Directions –
Each line from the beginning of the data below through the line containing "face_groove_depth = 1; // [0.5:0.1:2]" should be repeated exactly, please.
>> start Information shown
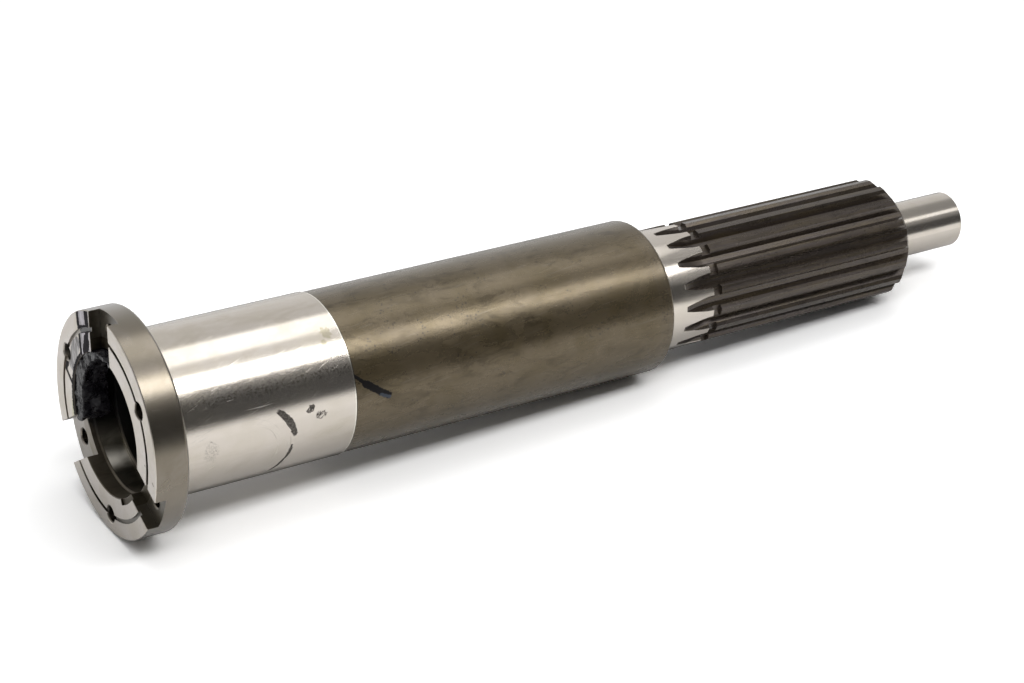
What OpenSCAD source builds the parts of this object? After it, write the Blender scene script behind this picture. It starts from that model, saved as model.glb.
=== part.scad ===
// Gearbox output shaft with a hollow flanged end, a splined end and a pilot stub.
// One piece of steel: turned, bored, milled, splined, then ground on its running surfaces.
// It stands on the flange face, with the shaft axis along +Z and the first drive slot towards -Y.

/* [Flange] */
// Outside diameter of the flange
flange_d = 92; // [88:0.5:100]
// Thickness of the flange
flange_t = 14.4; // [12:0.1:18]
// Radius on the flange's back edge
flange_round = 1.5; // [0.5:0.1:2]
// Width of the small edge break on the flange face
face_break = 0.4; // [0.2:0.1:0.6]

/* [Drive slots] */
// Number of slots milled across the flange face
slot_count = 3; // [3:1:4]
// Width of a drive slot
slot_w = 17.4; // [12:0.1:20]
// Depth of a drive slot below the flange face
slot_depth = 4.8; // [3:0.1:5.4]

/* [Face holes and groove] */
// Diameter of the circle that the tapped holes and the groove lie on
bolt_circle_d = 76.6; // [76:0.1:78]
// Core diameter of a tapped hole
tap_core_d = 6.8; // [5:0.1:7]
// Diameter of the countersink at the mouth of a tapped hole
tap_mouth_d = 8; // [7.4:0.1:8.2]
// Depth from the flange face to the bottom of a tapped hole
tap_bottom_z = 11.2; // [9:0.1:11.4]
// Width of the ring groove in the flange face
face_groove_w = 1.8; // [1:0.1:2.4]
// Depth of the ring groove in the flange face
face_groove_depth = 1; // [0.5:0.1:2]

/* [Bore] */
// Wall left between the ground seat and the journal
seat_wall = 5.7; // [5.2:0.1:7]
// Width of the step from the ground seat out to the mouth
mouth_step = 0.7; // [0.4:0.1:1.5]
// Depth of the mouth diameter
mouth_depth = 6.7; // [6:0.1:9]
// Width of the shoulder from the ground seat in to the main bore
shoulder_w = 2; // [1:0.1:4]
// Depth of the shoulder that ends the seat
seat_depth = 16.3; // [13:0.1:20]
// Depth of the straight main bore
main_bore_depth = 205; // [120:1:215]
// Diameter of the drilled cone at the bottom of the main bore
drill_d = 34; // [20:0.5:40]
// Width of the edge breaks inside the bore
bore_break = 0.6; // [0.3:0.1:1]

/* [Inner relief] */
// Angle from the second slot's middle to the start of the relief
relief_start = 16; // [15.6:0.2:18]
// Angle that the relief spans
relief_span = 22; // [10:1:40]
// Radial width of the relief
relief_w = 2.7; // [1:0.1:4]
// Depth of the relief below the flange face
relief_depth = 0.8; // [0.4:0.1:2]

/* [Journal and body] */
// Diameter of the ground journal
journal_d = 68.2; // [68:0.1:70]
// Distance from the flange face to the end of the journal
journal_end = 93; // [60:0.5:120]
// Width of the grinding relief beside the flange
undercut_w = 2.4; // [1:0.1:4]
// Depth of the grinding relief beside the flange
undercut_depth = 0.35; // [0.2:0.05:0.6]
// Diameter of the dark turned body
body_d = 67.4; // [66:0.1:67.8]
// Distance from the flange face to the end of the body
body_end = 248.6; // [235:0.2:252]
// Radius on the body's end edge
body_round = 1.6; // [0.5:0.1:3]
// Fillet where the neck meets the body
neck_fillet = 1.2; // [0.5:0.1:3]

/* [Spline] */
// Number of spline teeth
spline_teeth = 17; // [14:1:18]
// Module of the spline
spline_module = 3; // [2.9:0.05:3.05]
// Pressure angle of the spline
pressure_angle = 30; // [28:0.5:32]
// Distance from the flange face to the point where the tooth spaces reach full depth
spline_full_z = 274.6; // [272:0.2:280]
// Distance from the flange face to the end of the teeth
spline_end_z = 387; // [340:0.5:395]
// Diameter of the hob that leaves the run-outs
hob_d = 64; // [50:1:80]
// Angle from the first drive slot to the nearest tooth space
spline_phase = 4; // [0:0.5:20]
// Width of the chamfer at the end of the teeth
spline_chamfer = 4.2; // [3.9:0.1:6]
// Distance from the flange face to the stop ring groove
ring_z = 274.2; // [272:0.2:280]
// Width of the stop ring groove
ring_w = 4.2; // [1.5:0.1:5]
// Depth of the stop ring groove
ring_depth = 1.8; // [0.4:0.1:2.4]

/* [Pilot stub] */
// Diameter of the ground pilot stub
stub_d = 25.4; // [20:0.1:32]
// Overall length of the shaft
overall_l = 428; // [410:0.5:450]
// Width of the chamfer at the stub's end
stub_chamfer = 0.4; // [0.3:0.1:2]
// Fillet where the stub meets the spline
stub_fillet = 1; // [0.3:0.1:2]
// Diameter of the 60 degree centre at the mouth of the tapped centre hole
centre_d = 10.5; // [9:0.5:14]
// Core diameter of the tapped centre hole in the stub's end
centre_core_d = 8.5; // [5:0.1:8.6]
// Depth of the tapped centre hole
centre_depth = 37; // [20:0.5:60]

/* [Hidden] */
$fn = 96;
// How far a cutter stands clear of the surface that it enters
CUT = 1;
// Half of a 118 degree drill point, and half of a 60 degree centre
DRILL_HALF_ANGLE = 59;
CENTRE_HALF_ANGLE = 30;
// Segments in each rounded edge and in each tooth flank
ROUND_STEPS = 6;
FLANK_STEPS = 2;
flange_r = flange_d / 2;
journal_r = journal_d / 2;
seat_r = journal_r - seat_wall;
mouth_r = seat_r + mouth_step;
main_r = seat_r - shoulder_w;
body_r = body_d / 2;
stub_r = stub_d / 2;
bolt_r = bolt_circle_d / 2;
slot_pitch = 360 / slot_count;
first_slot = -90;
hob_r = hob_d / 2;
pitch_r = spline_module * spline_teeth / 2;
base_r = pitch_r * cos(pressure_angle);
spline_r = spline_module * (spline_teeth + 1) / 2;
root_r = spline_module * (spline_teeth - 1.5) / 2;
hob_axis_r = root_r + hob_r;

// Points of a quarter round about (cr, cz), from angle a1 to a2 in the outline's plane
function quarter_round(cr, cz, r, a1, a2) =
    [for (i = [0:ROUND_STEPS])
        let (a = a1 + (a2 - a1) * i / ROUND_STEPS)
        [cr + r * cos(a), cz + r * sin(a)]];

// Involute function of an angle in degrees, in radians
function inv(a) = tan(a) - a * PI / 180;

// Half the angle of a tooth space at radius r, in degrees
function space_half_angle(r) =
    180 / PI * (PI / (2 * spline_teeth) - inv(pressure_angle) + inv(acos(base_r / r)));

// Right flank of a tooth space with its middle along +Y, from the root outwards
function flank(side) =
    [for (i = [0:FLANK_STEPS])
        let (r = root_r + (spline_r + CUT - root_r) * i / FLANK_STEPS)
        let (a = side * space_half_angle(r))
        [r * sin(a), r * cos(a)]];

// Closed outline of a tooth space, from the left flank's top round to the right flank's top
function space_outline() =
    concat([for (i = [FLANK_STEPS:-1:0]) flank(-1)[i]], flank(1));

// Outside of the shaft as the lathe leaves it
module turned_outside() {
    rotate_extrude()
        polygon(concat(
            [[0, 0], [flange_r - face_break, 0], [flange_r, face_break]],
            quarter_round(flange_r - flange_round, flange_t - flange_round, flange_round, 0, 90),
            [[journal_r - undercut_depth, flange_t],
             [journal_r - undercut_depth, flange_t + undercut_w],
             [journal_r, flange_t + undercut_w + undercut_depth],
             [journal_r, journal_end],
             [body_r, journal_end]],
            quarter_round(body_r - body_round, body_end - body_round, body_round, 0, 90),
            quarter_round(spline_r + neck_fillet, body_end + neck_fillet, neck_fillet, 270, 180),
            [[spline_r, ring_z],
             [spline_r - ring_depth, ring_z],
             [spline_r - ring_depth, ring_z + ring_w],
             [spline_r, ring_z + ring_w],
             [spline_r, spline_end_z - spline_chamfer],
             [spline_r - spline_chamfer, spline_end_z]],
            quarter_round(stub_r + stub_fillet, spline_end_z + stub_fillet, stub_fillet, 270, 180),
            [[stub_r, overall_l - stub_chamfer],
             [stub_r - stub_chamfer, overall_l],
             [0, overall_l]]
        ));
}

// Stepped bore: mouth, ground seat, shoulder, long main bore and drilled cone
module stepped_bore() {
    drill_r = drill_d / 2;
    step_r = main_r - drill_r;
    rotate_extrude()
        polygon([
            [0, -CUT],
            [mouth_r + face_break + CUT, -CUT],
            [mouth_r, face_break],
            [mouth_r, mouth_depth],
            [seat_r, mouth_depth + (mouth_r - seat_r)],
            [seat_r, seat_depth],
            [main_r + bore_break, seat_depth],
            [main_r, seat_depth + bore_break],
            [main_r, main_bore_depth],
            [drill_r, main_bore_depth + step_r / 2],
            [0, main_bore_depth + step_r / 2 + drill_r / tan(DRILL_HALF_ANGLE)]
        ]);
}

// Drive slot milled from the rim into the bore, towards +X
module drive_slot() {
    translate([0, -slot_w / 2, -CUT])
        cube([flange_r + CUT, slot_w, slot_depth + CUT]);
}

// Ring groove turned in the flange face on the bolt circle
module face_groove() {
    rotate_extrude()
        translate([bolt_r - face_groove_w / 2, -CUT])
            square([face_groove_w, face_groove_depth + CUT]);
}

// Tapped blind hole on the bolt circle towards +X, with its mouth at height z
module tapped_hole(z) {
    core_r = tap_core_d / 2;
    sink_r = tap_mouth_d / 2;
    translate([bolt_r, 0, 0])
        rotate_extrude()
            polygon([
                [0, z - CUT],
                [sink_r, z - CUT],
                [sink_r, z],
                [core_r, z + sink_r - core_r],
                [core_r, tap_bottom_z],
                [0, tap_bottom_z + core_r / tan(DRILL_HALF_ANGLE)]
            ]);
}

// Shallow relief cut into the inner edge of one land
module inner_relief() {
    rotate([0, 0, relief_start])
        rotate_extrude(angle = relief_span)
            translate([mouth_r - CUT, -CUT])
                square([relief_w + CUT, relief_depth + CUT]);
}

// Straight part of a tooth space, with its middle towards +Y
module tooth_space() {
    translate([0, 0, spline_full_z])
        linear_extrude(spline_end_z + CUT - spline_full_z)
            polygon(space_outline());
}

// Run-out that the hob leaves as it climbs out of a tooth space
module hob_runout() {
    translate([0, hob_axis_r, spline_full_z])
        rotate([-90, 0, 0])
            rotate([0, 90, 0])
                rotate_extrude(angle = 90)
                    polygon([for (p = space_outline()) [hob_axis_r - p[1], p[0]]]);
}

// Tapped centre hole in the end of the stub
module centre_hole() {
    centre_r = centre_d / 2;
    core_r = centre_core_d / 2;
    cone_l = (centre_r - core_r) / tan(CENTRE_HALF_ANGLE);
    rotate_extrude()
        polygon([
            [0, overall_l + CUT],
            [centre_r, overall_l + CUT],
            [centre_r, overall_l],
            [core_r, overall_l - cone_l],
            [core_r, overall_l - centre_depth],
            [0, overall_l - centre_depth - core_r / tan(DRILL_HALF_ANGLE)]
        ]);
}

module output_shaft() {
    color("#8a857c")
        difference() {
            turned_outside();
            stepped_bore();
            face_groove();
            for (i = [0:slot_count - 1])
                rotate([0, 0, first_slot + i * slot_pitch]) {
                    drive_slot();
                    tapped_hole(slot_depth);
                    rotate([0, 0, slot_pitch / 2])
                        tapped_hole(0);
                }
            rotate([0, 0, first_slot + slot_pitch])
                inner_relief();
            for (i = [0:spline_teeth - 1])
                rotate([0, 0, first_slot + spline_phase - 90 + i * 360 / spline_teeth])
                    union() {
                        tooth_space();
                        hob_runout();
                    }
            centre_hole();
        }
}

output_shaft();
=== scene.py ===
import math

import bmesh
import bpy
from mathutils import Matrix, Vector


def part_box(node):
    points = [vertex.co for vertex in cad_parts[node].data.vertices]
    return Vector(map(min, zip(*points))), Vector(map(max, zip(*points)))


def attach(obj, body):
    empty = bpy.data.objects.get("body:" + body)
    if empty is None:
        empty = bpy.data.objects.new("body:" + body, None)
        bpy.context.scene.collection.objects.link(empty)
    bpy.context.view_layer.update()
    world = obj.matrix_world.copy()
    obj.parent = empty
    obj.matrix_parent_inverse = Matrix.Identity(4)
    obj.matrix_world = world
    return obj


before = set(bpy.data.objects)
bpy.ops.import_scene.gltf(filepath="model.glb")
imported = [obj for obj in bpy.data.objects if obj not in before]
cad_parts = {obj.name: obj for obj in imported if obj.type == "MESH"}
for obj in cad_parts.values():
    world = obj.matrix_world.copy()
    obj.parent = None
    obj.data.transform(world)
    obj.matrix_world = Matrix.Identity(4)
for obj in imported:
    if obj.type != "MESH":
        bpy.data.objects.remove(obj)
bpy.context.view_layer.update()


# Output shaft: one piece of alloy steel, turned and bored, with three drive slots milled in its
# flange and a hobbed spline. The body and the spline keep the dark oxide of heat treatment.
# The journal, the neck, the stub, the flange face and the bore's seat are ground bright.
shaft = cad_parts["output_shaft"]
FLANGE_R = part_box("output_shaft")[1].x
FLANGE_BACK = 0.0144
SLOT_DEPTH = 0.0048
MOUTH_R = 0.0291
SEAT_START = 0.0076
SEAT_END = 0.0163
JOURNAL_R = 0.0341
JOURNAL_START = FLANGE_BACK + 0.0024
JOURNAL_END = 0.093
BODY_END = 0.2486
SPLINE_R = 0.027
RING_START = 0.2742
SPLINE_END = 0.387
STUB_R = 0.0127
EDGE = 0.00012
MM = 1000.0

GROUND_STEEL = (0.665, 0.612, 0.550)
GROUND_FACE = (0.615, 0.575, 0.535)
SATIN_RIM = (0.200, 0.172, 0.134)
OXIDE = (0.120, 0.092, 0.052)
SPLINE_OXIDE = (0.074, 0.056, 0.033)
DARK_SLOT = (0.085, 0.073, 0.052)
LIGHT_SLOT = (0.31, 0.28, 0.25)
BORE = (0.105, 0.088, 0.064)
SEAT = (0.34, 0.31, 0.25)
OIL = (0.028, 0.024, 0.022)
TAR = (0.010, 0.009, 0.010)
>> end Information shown
Exercise response –
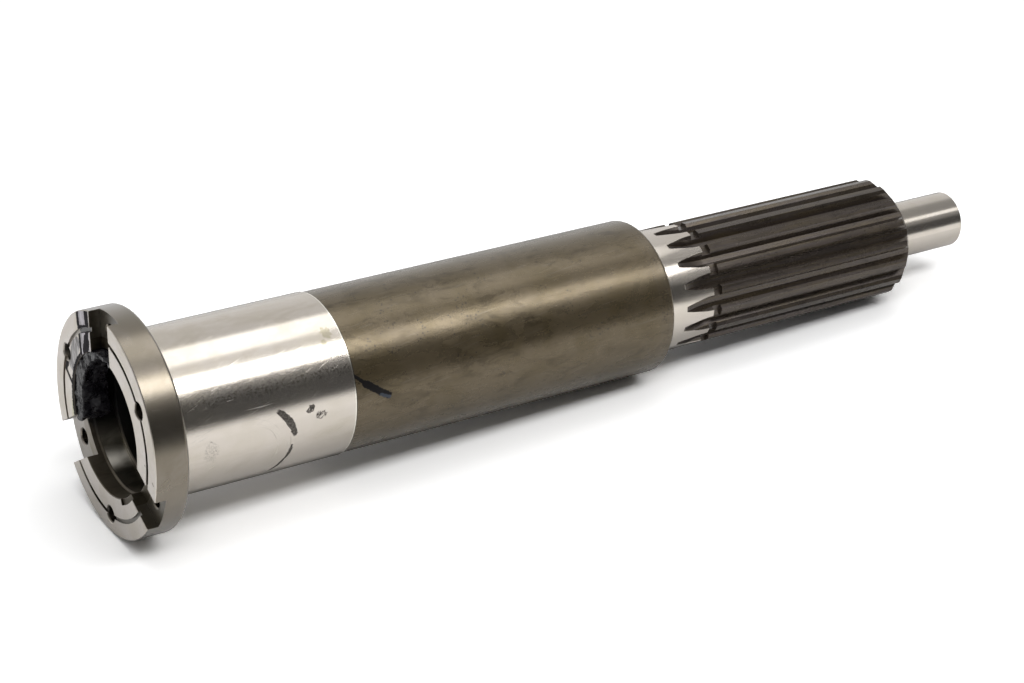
What OpenSCAD source builds the parts of this object? After it, write the Blender scene script behind this picture. It starts from that model, saved as model.glb.
=== part.scad ===
// Gearbox output shaft with a hollow flanged end, a splined end and a pilot stub.
// One piece of steel: turned, bored, milled, splined, then ground on its running surfaces.
// It stands on the flange face, with the shaft axis along +Z and the first drive slot towards -Y.

/* [Flange] */
// Outside diameter of the flange
flange_d = 92; // [88:0.5:100]
// Thickness of the flange
flange_t = 14.4; // [12:0.1:18]
// Radius on the flange's back edge
flange_round = 1.5; // [0.5:0.1:2]
// Width of the small edge break on the flange face
face_break = 0.4; // [0.2:0.1:0.6]

/* [Drive slots] */
// Number of slots milled across the flange face
slot_count = 3; // [3:1:4]
// Width of a drive slot
slot_w = 17.4; // [12:0.1:20]
// Depth of a drive slot below the flange face
slot_depth = 4.8; // [3:0.1:5.4]

/* [Face holes and groove] */
// Diameter of the circle that the tapped holes and the groove lie on
bolt_circle_d = 76.6; // [76:0.1:78]
// Core diameter of a tapped hole
tap_core_d = 6.8; // [5:0.1:7]
// Diameter of the countersink at the mouth of a tapped hole
tap_mouth_d = 8; // [7.4:0.1:8.2]
// Depth from the flange face to the bottom of a tapped hole
tap_bottom_z = 11.2; // [9:0.1:11.4]
// Width of the ring groove in the flange face
face_groove_w = 1.8; // [1:0.1:2.4]
// Depth of the ring groove in the flange face
face_groove_depth = 1; // [0.5:0.1:2]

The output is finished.